The claimant was one of two band six level nurses employed by the trust. Both nurses were employed on fixed term contracts. The trust was in financial difficulty and a reduction in staff was required to reduce costs. As such, a potential redundancy situation arose.
The second nurse had been appointed on a two-year contract which, shortly before the commencement of the redundancy process, had been confirmed following the successful completion of a probationary period. The claimant had been employed since 2016 on a series of one-year contracts. The most recent of these contracts was due to expire prior to the expiry of the second nurse’s fixed term.
In March 2019, the claimant was invited to a meeting and informed about the financial difficulties of the trust. Soon afterwards, the trust decided that the sole criterion for selecting who would be made redundant was the length of time which was left on each of the nurse’s fixed-term contracts. This meant the claimant was selected as the one to be made redundant.
Importantly, the claimant was not consulted regarding the decision to use this criterion, which essentially meant that she would inevitably be selected for redundancy. Alternative roles were considered, but none were suitable, and so the claimant was made redundant.
The claimant brought a claim for unfair dismissal, which was dismissed by the Employment Tribunal. The claimant appealed to the EAT.
The EAT noted that it is well established that consultation is a fundamental aspect of a fair redundancy procedure. This principle applies to individual redundancies as well as collective redundancy situations. Furthermore, in order for consultation to be genuine and meaningful, it must take place at a formative stage when an employee can still potentially influence the outcome.
In the claimant’s case, this did not happen as the decision to apply the sole criterion of the length of time left on a fixed term contract was taken before her consultation meeting. This meant that she could not realistically affect the outcome of the process. This failure meant that the trust’s decision to dismiss her was not within the band of reasonable responses and was therefore unfair.
The EAT also held that the implied term of trust and confidence requires that employers do not act arbitrarily towards employees in the methods of selection for redundancy.
The EAT therefore upheld the claimant’s appeal.
This case demonstrates the dangers of selecting one single criterion in redundancy situations, and of not carrying out a reasonable consultation process.
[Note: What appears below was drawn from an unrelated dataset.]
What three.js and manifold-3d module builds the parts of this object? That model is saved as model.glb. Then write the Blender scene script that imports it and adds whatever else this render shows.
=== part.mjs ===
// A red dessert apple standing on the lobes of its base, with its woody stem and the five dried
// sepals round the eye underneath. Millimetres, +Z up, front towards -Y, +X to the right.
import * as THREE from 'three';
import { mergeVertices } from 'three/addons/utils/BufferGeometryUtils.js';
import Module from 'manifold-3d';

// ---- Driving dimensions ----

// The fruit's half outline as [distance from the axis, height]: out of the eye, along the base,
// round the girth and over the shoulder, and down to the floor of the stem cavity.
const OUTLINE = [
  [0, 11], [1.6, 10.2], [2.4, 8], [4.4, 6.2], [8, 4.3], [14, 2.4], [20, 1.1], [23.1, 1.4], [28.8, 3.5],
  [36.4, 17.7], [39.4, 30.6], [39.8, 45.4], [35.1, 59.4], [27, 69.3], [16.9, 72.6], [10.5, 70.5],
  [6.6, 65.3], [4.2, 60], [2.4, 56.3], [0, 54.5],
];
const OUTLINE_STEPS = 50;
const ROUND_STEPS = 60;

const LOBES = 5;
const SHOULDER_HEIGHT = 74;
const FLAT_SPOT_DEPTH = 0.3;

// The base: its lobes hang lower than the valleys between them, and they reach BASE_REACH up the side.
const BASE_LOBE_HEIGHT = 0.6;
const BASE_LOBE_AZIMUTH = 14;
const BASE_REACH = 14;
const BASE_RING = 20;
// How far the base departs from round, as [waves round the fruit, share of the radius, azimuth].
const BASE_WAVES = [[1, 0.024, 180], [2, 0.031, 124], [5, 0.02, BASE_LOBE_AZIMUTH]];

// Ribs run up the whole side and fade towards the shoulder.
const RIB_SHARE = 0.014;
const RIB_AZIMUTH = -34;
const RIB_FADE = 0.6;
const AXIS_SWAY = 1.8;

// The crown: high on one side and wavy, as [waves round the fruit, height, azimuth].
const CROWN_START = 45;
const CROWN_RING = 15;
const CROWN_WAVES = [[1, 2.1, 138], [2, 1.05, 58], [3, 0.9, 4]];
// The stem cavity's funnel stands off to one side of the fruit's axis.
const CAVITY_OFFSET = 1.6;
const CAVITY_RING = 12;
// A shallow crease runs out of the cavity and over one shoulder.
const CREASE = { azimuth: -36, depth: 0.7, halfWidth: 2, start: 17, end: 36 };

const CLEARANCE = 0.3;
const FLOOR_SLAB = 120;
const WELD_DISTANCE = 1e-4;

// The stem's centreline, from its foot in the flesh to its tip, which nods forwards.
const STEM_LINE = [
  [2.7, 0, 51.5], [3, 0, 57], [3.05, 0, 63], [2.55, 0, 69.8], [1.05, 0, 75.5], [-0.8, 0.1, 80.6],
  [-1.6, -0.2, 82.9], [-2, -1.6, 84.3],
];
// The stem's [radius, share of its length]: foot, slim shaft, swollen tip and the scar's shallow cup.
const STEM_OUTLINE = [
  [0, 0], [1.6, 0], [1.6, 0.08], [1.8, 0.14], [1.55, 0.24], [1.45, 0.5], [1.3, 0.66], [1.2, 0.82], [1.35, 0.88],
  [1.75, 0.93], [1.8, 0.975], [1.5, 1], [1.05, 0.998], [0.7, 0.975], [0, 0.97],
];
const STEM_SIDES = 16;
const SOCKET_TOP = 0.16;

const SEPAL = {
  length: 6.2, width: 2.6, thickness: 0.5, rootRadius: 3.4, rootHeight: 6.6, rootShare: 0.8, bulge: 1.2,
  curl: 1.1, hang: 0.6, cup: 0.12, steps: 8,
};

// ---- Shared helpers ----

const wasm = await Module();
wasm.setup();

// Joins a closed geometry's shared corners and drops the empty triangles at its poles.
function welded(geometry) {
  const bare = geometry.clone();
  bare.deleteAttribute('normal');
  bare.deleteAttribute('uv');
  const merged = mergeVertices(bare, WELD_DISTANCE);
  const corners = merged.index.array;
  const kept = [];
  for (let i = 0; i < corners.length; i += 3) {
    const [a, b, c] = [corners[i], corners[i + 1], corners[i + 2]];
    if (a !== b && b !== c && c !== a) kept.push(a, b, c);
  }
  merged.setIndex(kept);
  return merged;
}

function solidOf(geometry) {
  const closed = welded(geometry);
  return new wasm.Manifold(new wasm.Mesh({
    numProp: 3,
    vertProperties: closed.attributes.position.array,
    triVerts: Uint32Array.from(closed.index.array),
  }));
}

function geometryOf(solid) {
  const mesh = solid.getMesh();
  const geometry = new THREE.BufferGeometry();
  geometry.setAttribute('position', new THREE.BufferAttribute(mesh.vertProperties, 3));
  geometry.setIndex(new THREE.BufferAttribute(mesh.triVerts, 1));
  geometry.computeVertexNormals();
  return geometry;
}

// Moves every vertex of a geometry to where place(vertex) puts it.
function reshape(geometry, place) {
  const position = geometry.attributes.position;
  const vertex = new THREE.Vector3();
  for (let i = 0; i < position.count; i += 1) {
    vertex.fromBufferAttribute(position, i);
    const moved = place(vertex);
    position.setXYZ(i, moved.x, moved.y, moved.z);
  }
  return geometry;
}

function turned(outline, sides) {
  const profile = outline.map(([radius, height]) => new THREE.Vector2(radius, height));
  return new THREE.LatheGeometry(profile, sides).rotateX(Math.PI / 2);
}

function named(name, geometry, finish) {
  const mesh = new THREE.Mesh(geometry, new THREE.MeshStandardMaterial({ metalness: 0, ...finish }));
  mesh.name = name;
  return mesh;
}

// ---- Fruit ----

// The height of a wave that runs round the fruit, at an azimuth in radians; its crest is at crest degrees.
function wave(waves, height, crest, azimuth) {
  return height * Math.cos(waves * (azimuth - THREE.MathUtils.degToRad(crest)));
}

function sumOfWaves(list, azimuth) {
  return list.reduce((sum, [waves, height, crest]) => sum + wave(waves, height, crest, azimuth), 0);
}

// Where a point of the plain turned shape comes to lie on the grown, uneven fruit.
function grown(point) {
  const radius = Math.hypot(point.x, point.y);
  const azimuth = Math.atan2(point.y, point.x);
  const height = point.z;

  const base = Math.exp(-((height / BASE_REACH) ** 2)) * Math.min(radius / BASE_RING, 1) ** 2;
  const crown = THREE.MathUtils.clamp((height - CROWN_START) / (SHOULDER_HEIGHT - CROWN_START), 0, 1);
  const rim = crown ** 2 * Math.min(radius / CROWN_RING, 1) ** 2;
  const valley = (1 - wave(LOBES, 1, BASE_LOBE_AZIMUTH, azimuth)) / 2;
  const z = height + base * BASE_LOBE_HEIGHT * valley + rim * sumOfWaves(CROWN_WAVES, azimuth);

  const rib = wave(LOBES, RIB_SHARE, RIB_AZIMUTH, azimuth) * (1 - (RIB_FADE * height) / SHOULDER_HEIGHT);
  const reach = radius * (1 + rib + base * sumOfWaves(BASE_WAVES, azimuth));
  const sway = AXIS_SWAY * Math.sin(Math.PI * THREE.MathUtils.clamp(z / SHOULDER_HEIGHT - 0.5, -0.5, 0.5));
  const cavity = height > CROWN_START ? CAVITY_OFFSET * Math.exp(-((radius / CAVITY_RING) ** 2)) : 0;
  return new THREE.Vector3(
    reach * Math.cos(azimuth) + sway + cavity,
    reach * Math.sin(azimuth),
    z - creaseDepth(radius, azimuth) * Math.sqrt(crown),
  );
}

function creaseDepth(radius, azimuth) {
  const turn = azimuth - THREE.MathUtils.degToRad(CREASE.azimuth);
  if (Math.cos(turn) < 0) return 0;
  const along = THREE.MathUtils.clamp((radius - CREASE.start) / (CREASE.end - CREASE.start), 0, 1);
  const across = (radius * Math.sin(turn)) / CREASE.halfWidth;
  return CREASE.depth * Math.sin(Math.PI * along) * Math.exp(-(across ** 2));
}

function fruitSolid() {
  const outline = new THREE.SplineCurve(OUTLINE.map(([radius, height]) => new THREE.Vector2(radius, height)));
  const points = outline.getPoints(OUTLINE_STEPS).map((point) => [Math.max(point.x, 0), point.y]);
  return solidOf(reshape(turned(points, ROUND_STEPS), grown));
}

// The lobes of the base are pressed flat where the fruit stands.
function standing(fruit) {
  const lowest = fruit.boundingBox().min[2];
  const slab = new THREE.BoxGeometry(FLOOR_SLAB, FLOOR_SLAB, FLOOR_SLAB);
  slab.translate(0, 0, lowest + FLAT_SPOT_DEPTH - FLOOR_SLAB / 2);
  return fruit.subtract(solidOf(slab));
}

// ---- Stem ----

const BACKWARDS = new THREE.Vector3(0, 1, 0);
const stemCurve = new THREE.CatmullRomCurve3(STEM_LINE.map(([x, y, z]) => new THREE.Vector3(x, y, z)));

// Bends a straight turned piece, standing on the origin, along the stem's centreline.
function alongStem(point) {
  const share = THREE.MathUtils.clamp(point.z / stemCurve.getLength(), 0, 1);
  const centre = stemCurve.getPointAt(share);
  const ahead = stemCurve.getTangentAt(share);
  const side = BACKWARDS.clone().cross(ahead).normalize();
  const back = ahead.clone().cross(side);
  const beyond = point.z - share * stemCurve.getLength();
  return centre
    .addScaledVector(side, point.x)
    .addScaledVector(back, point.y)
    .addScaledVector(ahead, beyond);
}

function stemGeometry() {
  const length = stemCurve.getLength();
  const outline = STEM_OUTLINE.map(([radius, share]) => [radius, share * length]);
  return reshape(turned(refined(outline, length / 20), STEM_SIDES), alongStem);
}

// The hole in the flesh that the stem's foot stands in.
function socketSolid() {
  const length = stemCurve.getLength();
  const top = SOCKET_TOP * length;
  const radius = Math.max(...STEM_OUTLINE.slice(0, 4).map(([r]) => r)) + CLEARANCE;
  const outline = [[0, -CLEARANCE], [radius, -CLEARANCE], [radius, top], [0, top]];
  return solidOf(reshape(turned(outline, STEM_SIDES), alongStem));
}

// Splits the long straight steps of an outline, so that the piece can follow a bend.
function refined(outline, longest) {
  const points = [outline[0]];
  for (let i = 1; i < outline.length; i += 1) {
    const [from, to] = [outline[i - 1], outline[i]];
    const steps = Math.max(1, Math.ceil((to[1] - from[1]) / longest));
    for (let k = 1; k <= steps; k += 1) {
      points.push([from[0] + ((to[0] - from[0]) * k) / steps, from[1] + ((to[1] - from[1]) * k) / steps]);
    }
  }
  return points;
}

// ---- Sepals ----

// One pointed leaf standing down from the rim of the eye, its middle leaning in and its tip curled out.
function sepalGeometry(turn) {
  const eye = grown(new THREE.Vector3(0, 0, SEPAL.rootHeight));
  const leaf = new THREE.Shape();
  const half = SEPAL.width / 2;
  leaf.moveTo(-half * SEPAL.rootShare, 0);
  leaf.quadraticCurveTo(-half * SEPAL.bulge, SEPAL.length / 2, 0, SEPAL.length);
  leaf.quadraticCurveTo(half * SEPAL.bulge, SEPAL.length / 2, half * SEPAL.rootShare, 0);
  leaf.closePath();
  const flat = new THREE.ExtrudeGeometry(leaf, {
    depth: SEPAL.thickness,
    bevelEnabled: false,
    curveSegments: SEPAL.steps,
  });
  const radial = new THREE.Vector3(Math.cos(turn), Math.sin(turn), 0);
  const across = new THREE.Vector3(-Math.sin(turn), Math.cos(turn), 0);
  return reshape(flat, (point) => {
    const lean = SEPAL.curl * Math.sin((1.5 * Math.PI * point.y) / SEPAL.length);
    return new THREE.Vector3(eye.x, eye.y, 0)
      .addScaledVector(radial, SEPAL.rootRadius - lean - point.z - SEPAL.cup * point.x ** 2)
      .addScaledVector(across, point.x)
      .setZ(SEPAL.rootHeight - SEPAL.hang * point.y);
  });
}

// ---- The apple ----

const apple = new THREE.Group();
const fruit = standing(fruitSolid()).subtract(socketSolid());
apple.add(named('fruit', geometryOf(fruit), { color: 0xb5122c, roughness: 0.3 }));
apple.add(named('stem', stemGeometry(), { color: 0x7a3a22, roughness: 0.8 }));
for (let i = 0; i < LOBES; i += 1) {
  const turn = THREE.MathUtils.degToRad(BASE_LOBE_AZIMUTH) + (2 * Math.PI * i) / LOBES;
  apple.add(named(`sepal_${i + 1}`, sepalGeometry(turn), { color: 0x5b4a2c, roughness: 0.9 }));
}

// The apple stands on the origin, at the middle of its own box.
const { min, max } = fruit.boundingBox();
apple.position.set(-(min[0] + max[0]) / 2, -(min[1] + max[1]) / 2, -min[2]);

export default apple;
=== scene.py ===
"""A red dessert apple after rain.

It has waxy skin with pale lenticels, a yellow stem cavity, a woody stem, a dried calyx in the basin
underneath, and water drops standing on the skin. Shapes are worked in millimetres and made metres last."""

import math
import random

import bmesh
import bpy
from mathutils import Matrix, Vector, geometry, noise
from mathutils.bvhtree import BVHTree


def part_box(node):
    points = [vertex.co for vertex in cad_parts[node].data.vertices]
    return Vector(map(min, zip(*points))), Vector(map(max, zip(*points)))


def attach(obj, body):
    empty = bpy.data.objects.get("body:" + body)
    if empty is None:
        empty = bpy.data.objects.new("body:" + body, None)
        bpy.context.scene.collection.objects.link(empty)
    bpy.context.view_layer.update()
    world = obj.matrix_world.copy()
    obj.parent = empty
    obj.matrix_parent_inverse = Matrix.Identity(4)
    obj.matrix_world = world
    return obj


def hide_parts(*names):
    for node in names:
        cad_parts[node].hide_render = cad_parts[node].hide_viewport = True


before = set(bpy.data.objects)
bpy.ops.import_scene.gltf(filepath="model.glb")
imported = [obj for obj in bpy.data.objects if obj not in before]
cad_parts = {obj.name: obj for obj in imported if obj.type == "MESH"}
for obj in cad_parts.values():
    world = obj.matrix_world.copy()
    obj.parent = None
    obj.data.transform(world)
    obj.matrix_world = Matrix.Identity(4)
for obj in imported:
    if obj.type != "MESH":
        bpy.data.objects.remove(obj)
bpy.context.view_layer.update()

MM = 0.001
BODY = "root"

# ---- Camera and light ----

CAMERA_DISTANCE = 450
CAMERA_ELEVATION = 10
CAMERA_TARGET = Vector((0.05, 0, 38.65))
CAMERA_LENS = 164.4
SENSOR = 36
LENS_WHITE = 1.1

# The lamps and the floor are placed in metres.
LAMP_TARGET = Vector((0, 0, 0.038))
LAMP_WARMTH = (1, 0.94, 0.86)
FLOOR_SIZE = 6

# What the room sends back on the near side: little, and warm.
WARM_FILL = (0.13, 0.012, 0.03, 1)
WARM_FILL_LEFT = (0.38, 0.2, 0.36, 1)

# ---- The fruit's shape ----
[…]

Ideally, employers should try and use a number of different objective selection criteria when considering redundancy. This helps to demonstrate that a fair process has been followed and may avoid criticism by a tribunal further down the line if litigation occurs.
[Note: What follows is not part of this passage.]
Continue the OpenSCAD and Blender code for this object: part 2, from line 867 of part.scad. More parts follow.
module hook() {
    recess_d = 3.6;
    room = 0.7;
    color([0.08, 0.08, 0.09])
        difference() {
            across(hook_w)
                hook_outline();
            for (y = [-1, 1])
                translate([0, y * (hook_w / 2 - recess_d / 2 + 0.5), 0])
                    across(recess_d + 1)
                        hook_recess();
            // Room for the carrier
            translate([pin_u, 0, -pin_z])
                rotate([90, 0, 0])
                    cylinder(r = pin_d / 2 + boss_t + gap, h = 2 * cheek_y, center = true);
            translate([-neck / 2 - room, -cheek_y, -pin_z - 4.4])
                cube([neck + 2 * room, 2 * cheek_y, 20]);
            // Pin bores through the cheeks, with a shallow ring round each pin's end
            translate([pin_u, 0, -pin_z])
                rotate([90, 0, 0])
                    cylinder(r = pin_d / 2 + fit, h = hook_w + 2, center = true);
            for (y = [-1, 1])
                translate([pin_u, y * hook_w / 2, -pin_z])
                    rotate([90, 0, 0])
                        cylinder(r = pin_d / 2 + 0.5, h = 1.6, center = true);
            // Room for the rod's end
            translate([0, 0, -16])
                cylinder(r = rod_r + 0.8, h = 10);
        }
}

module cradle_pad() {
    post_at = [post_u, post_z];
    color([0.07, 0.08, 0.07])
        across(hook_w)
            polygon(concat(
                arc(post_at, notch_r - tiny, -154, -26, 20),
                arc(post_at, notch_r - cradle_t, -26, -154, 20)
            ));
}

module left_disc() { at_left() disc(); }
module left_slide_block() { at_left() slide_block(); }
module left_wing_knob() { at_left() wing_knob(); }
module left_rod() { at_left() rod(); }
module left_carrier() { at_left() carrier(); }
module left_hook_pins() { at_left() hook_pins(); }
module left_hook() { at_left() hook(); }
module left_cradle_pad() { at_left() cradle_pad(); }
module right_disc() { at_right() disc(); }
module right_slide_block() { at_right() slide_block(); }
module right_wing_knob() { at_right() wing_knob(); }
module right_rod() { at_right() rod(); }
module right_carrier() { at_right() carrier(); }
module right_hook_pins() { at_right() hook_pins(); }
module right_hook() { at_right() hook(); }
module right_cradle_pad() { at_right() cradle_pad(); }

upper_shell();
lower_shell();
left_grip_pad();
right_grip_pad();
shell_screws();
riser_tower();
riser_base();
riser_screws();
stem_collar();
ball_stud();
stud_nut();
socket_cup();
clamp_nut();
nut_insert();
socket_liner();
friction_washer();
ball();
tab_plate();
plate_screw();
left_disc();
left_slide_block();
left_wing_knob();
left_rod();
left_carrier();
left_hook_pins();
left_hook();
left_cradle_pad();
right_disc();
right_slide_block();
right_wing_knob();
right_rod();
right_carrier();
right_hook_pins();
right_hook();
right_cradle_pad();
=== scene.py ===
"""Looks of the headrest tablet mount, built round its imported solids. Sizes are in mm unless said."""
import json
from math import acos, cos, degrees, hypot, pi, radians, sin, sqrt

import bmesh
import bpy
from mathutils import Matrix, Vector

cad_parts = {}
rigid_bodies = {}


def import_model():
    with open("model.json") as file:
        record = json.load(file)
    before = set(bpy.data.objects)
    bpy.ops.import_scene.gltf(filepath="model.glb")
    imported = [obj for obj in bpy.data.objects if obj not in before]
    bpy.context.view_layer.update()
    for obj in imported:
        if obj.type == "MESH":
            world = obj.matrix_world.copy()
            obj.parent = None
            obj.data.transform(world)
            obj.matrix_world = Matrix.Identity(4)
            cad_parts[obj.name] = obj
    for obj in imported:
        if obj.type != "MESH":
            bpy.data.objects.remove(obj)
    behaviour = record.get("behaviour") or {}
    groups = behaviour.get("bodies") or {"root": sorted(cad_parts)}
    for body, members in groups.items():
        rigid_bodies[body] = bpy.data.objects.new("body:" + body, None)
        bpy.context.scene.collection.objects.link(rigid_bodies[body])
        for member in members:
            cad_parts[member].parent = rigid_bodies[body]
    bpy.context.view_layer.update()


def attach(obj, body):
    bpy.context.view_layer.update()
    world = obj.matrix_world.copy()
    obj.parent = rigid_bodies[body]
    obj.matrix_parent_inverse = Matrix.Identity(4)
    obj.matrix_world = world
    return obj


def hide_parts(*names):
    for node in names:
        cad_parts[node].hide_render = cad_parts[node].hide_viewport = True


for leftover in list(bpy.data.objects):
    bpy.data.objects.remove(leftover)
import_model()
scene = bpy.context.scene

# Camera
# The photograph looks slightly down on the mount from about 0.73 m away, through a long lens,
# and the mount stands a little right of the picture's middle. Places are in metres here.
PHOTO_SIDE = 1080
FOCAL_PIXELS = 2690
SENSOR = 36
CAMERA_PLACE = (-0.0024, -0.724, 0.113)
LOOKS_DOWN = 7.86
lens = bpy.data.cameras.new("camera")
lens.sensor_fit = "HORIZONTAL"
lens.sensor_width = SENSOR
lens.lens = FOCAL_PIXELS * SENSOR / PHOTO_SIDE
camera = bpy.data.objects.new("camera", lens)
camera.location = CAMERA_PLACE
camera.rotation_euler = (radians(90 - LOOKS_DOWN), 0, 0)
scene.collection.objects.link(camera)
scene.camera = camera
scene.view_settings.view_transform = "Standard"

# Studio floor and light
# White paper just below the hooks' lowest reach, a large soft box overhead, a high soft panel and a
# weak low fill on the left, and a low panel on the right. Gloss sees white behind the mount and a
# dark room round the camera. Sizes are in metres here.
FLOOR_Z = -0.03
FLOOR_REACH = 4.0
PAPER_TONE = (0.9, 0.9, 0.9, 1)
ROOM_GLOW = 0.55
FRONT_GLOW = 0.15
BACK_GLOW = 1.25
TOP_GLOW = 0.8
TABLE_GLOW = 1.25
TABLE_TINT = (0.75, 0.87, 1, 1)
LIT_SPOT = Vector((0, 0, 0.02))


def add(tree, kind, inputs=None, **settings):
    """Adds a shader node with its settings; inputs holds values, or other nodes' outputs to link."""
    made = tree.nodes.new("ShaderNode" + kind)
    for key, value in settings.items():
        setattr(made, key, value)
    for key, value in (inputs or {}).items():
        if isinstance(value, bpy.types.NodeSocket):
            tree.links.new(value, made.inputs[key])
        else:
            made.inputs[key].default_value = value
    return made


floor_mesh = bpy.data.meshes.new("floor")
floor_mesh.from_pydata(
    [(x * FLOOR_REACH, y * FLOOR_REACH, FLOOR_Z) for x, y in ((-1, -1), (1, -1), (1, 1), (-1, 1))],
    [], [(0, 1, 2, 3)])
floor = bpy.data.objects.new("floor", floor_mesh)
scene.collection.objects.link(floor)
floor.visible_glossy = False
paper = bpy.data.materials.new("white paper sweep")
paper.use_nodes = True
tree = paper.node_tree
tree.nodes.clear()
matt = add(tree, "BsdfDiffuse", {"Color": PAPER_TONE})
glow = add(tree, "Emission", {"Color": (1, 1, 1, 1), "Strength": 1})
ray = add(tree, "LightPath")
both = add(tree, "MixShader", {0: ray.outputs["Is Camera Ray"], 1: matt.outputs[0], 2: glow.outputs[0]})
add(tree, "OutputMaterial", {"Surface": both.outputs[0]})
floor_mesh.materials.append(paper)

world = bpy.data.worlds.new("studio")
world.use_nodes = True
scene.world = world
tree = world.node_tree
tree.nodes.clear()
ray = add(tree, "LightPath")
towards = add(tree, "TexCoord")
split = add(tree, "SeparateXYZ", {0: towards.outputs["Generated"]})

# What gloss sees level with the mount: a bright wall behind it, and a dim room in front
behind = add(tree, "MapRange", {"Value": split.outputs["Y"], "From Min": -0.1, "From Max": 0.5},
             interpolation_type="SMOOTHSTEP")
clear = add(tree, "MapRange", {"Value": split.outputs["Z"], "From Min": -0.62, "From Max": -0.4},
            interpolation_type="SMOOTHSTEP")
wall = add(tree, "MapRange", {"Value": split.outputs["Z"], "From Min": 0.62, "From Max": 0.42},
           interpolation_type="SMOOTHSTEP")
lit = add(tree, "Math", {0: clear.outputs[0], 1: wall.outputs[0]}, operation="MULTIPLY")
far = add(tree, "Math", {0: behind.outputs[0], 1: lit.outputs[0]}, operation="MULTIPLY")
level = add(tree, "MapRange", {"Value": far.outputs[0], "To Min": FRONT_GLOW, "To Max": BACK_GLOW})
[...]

The decision does not mean that a single criterion cannot ever be used. However, where one criterion is used and this leads to a selection pool of one, thereby effectively identifying the employee to be dismissed, the affected individual must be consulted with before the decision is taken to use the criterion. Failure to do so will mean that any consultation is not meaningful and will expose the employer to the risk of an unfair dismissal claim.